On Wednesday, an Israeli government committee gave its final ruling to the objection, rejecting it and ordering the immediate closure of three of the six groups, hours before the actual raid on all six, in addition to the seventh, the Union of Health Work Committees.

 

"This new step makes our work even riskier, as our staff might be subject to arrest," Khaled Quzmar, director of Defense of Children International-Palestine, told The New Arab.
 
"We work directly with victims of Israeli violations, providing legal aid, psycho-social support and rights awareness to children subjected to Israeli violence and their families," explained Quzmar.
 
"Just today, we are starting an awareness workshop on children right for 50 children, aged between 13 and 15, but as determined as we might be to continue, families might be afraid to send their children now, and we understand it," he added.

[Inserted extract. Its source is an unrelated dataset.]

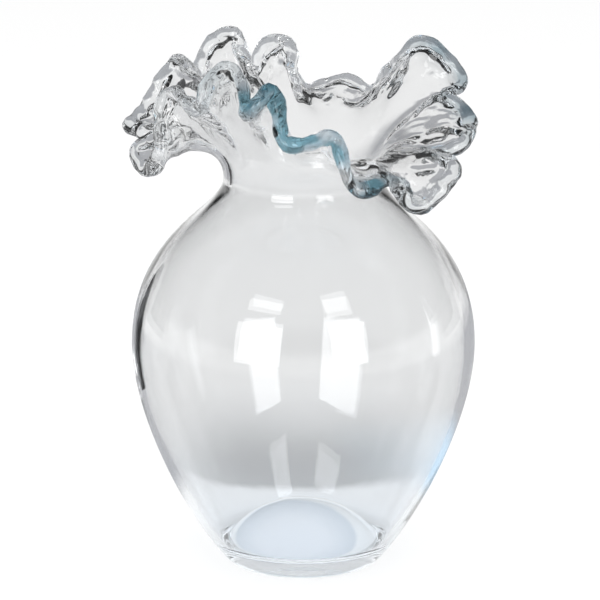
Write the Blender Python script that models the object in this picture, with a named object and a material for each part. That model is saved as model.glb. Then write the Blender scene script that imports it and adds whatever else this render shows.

The Israeli move came a month after nine European countries voiced their rejection of the Israeli designation of the groups. The European Union had previously said Israel's case against the groups didn't provide sufficient evidence.
 
In April, the UN urged governments to continue supporting the Palestinian designated groups after the European Union had suspended support for Al-Haq. In July, the EU resumed its support to the human rights group, qualifying the Israeli accusations of terror against Al-Haq as "unfounded allegations".
 
Palestinian prime minister, Mohammad Shtayyeh, condemned Israel's forcible closure of the organisations. He declared that "Palestinian civil society organisations are an integral part of the Palestinian society, legally registered and working under the Palestinian law."

"Palestinian civil organisations are registered and work legally under Palestinian law," said Mohammad Shtayyeh at Al-Haq's offices. [Qassam Muaddi/TNA]

In a visit to Al-Haq's offices in Ramallah, Shtayyeh said that his cabinet and the Palestinian Authority "stand by the Palestinian civil society groups, who play a central role and documenting and exposing Israel's crimes against the Palestinian people."

"We call upon the international community to continue supporting these organisations, with whom we [the PA] who are registered and work on Palestinian soil, under Palestinian law, with whom we [the PA] cooperate in the spirit of partnership," he added. 

Diplomatic representatives of European countries met on Thursday in Jerusalem to discuss Israel's closure of the Palestinian NGOs and are expected to make a public statement later during the day.